Starting L.C.I. involved considerable personal sacrifice. Thomas had considered religious life and was a born academic. But giving up his career aspirations of being a professor and even finishing his Ph.D, he found his true calling in his dedication to the Lumen Christi Institute.
Though he never entered a religious order, Thomas lived a contemplative life, regularly spending hours in prayer. He loved the Angelus, and we prayed it regularly at L.C.I. events. Prayer was special to him, and he died after completing the Divine Mercy chaplet with friends.
Thomas Levergood was convinced that the Catholic intellectual tradition, and Catholic social thought in particular, could be a unifying force in society.

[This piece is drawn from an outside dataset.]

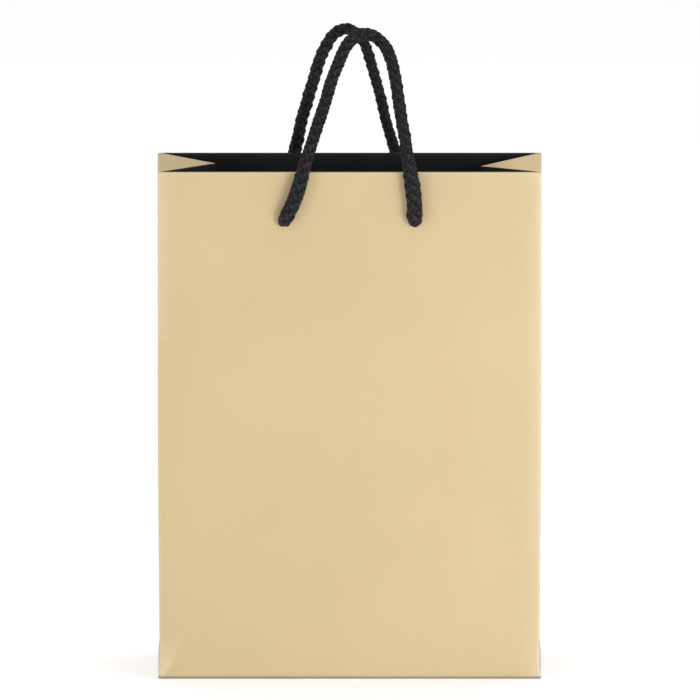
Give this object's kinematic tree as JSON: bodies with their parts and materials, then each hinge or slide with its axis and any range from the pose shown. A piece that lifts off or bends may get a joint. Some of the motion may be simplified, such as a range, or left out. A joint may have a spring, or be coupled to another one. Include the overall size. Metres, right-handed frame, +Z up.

Thomas was always interested in the bigger picture and, by extension, the bigger vision of the Institute’s academic programming. Through his institution-building and relationship-building, he made profound contributions to academia and to the church. He was always very interested in the political order, and although he was a faithful Catholic, he remained an independent thinker. This independence was instrumental in making Lumen Christi a place for all serious Catholic minds, even during a time of increased polarization. Thomas was convinced that much of the increased polarization in society was the result of the dysfunction of our political institutions, and his writings and ideas from decades ago seem in many ways prophetic now. He was also convinced that the Catholic intellectual tradition, and Catholic social thought in particular, could be a unifying force in society. (See his recent contribution to America, “The U.S. political system is broken. How can we fix it?”)
Thomas’s work was closely interwoven with Cardinal Francis George, whose support of L.C.I. made it a little easier to “fake it.” They were both thoughtful academics by nature for whom God had other plans, and the mission of the Institute was dear to both. Thomas assisted Cardinal George with his own books, and Cardinal George was a mentor to Thomas, perhaps even a second father figure in his life. The cardinal’s passing grieved him deeply. (He wrote a tribute marking the fifth anniversary of Cardinal George’s death for America in April 2020.)
Thomas was not without his quirks, weaknesses or even faults. (One is not always allowed to say this about the dead, but one can always say this about friends.) His spiritual journey had its own twists and turns. He was awkward, and I was always somewhat surprised that he successfully fundraised. He could also be blunt, moody, even difficult, but people appreciated his sincerity: His boldness was for God and helped him accomplish a great deal. He had big visions but always needed plenty of help with the details from his dedicated staff.
Thomas struggled tremendously with his illness at the end. Though thankfully brief, it was a shock and a cross, both physically and emotionally. Ultimately though, with a leap of faith and with God’s grace, Thomas made his life a remarkable gift to God and others—a lasting lesson for all of us.